The transaction also provides significant tax benefits for KMI shareholders from depreciation deductions associated with the upfront purchase and future capital expenditures, Kinder said.

The combined Kinder Morgan entities own an interest in or operate about 80,000 miles of pipelines and 180 terminals. Kinder Morgan's pipelines transport natural gas, gasoline, crude oil, carbon dioxide and other products, and its terminals store petroleum products and chemicals and handle such products as ethanol, coal, petroleum coke and steel.

Standard & Poor's Ratings Services (S&P) affirmed its "BB" corporate credit rating on KMI and placed it along with the company's "BB" senior unsecured debt rating on CreditWatch with "positive" implications.
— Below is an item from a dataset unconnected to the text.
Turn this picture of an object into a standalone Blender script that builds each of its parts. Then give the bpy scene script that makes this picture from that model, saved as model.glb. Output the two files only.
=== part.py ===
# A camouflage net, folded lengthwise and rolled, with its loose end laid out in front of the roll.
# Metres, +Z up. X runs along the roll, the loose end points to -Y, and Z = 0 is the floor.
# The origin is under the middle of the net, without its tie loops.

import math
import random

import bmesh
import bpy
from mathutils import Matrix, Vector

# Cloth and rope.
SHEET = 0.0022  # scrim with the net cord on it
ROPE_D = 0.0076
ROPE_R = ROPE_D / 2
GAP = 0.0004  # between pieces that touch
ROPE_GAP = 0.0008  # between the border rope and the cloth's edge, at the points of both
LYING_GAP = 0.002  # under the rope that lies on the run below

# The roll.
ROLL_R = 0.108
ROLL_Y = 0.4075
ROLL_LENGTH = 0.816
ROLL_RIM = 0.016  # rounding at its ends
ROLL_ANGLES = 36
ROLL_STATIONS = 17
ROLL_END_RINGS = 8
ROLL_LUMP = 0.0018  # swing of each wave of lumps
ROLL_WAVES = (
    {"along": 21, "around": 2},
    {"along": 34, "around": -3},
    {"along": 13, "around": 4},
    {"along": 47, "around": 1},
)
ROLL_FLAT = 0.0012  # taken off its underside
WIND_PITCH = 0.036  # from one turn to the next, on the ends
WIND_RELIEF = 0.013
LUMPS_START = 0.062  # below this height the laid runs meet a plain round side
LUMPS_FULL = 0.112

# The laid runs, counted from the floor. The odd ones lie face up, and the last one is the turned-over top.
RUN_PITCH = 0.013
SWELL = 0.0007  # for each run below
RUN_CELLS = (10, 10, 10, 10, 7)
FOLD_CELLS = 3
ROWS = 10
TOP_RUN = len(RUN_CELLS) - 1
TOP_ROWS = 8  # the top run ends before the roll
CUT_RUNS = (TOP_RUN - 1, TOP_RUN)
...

S&P affirmed its ratings on other Kinder companies as well.

"In certain aspects, we view KMI's pro forma simplified structure as a C-Corp as supportive of credit quality because it creates a single corporate entity and eliminates the structural subordination of debt, as well as multiple layers of equity distributions to service the debt obligations," S&P said in a note Monday.
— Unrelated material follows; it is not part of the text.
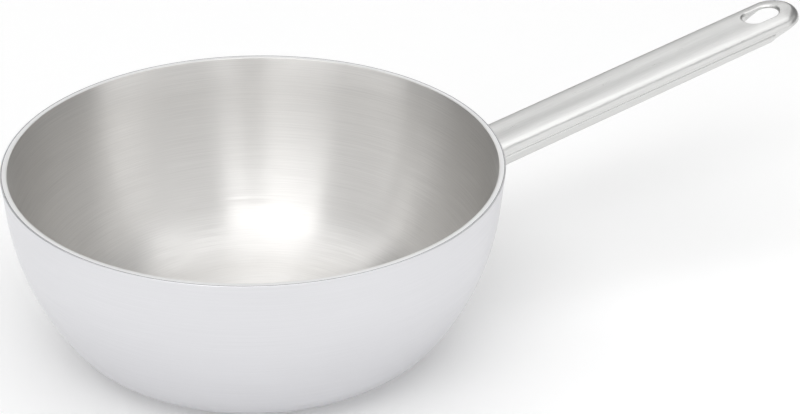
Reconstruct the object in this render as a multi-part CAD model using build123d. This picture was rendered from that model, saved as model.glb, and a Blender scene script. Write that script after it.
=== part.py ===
from build123d import *

import os
from math import asin, atan2, cos, radians, sin, sqrt, tan

# A saucier pan: a flared bowl of five-ply clad steel, and a hollow handle pressed in two
# halves, welded together along its sides and welded to the wall.
# Millimetres and degrees. +Z is up, the origin is the middle of the flat base where it
# stands on the cooker, and the handle points along +X.

# Bowl, measured on its outside apart from the rim's bore
rim_bore = 240.0
bowl_height = 98.0
wall_flare = 5.4
rim_wall_length = 18.0
belly_radius = 129.0
base_corner_radius = 45.0
rim_edge_break = 0.3

# Plies, from the food side outwards
cooking_ply_thickness = 0.6
inner_bond_thickness = 0.3
core_thickness = 1.6
outer_bond_thickness = 0.3
magnetic_ply_thickness = 0.5

# Handle: where it leaves the wall, its outline seen from above, and its depth at the seam
handle_rise = 10.0
handle_root_height = 67.7
handle_length = 218.5
handle_root_width = 28.6
handle_tip_width = 30.4
handle_top_height = 6.4
handle_root_depth = 7.6
handle_tip_depth = 5.6

# Handle: the form of its section
handle_sheet = 2.0
top_draft = 10.0
bottom_draft = 14.0
top_crown_radius = 60.0
top_corner_radius = 5.0
bottom_corner_radius = 4.0

# Handle: its side seam, and the skirt of the upper half past the end of the lower half
seam_gap = 0.4
seam_sink = 0.3
lower_shell_reach = 194.5
lower_end_slope = 45.0
skirt_depth = 2.9
skirt_reach = 207.0

# Hanging eye and the round bay under it
eye_length = 21.4
eye_width = 12.8
eye_rim_rounding = 1.5
eye_edge_break = 0.3
eye_from_tip = 22.2
eye_bay_radius = 12.5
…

"At the same time, we expect the new KMI to use the vast majority of its free cash flow (after maintenance-related capital spending) to pay dividends to equityholders each quarter, and hence would face similar financial constraints as a typical MLP. In terms of financial measures, we expect pro forma debt to EBITDA to be high, above 5.5x over the next few years before the company realizes cash flow from organic growth projects."